Stated problem
Line by line, reproduce exactly the beginning of the listing below, ending with the line that contains "from mathutils.bvhtree import BVHTree" and adding nothing.

Entries shown
• • • • • • •
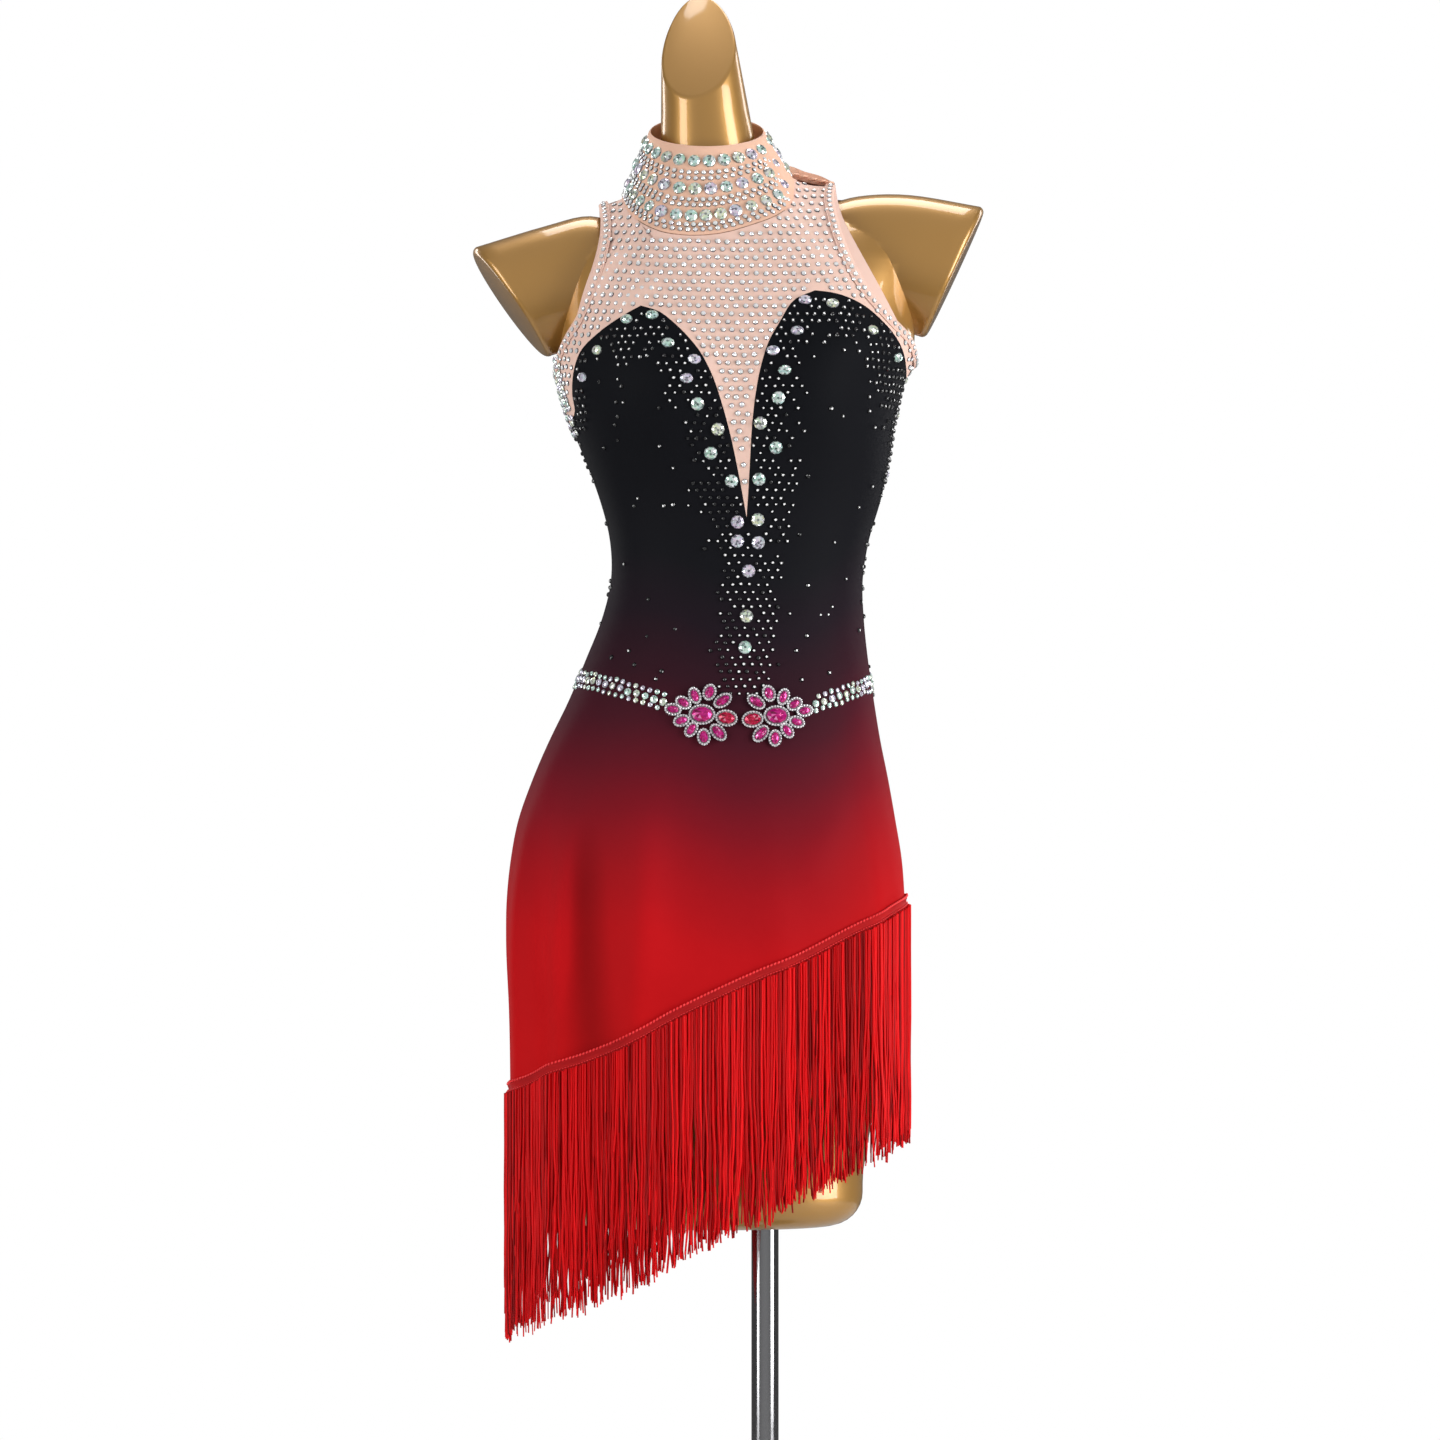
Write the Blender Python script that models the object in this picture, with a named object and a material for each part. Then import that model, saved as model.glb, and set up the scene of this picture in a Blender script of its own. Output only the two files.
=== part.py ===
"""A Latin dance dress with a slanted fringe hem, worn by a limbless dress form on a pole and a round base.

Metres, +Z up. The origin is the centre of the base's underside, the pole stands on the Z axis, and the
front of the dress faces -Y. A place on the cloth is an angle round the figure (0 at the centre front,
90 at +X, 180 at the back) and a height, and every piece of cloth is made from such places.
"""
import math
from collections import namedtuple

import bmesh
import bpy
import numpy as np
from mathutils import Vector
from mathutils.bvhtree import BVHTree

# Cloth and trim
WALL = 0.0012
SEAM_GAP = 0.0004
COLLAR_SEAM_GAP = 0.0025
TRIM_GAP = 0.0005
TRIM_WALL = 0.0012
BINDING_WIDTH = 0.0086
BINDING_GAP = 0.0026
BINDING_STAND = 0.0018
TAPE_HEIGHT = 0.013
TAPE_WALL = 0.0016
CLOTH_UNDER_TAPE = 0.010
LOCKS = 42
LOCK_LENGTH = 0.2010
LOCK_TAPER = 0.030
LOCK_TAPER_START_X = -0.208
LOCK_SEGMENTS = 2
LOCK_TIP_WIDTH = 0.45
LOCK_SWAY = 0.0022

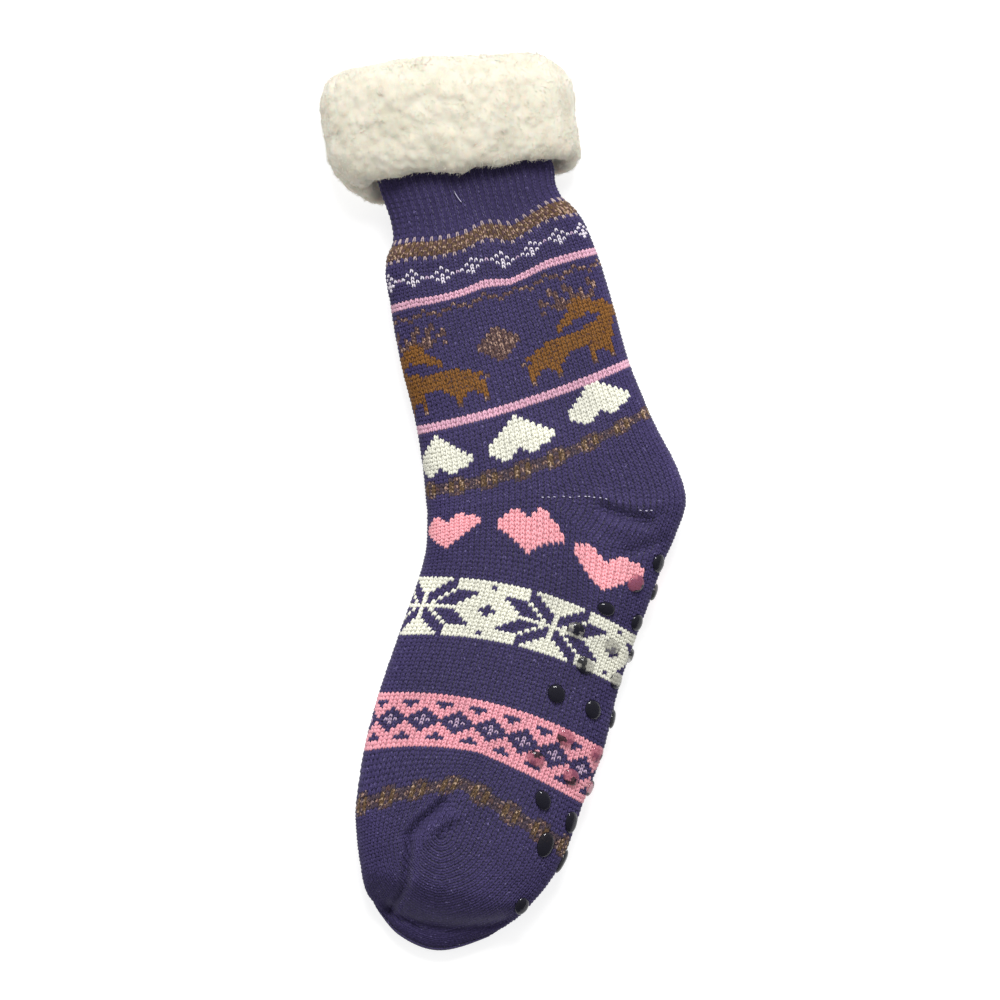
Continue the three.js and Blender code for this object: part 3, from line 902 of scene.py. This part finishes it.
• • • • • • •
The completed task
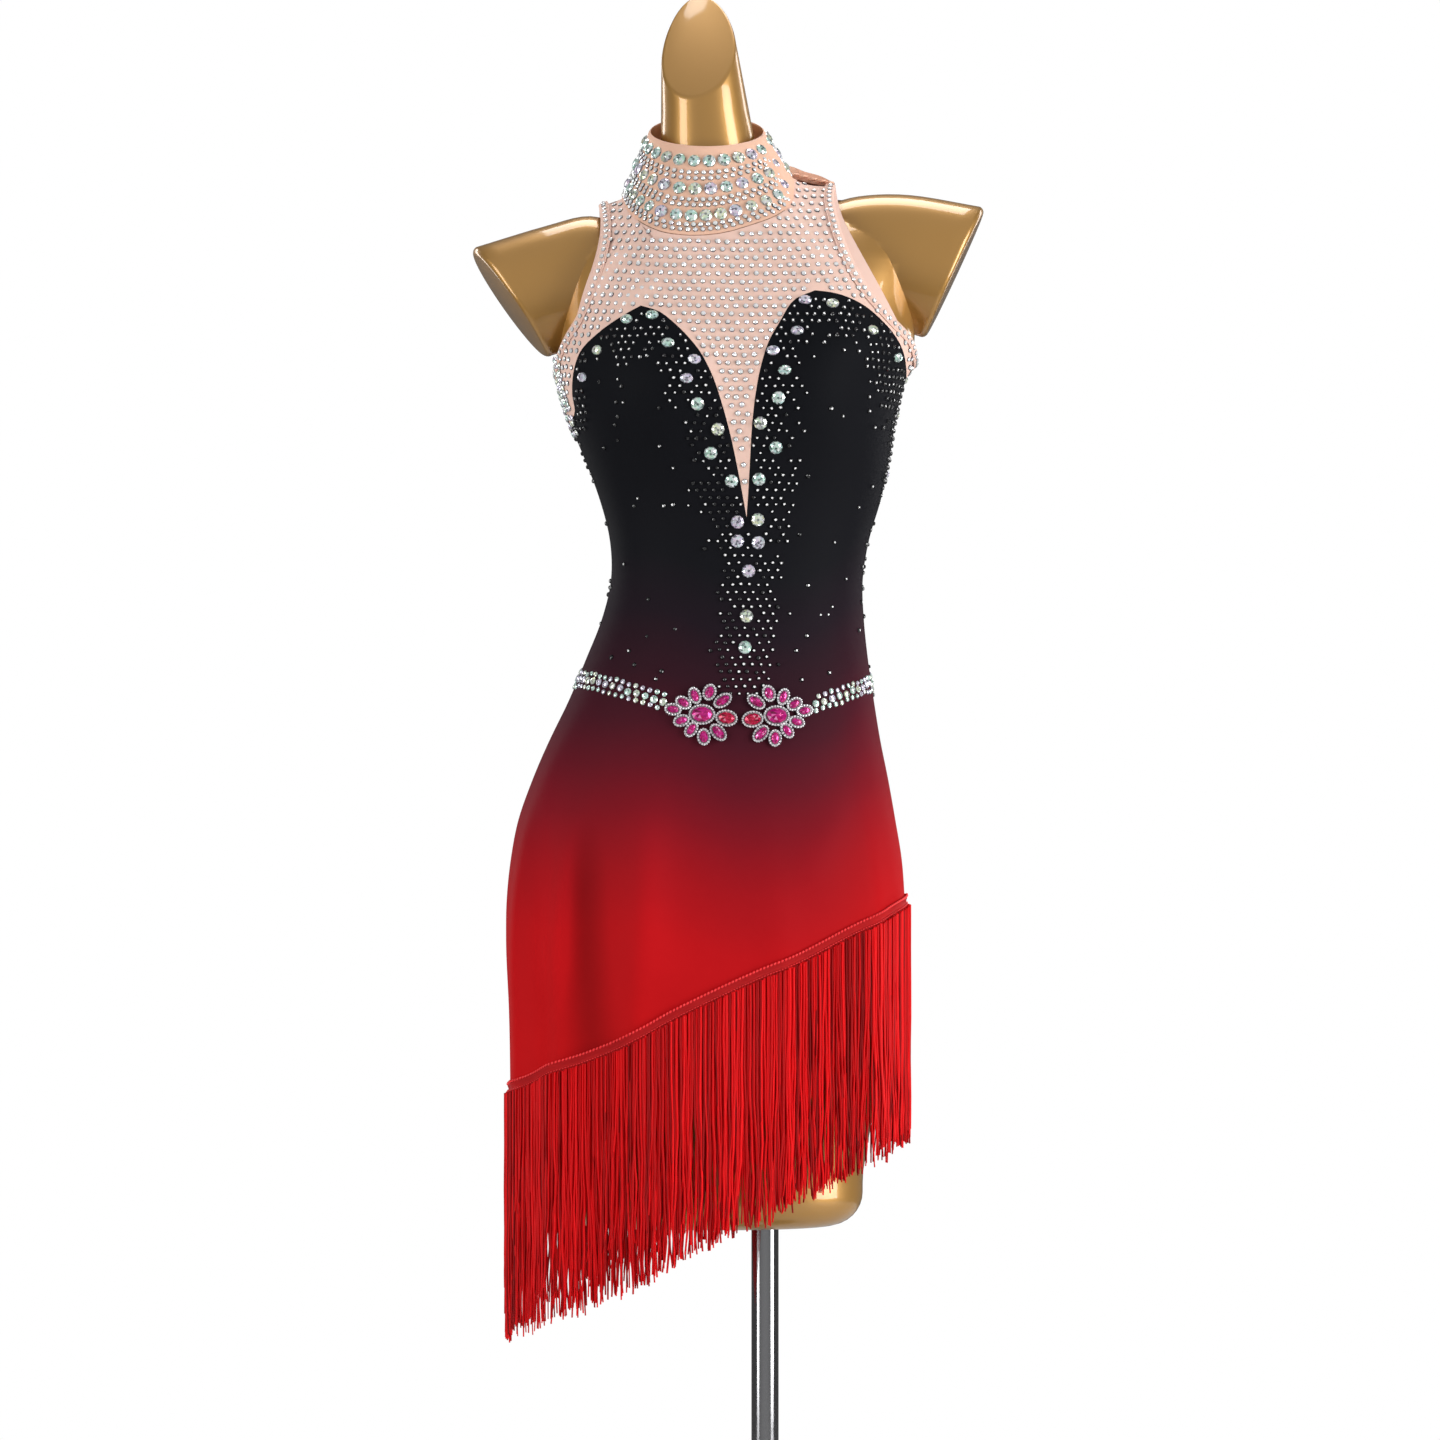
Write the Blender Python script that models the object in this picture, with a named object and a material for each part. Then import that model, saved as model.glb, and set up the scene of this picture in a Blender script of its own. Output only the two files.
=== part.py ===
"""A Latin dance dress with a slanted fringe hem, worn by a limbless dress form on a pole and a round base.

Metres, +Z up. The origin is the centre of the base's underside, the pole stands on the Z axis, and the
front of the dress faces -Y. A place on the cloth is an angle round the figure (0 at the centre front,
90 at +X, 180 at the back) and a height, and every piece of cloth is made from such places.
"""
import math
from collections import namedtuple

import bmesh
import bpy
import numpy as np
from mathutils import Vector
from mathutils.bvhtree import BVHTree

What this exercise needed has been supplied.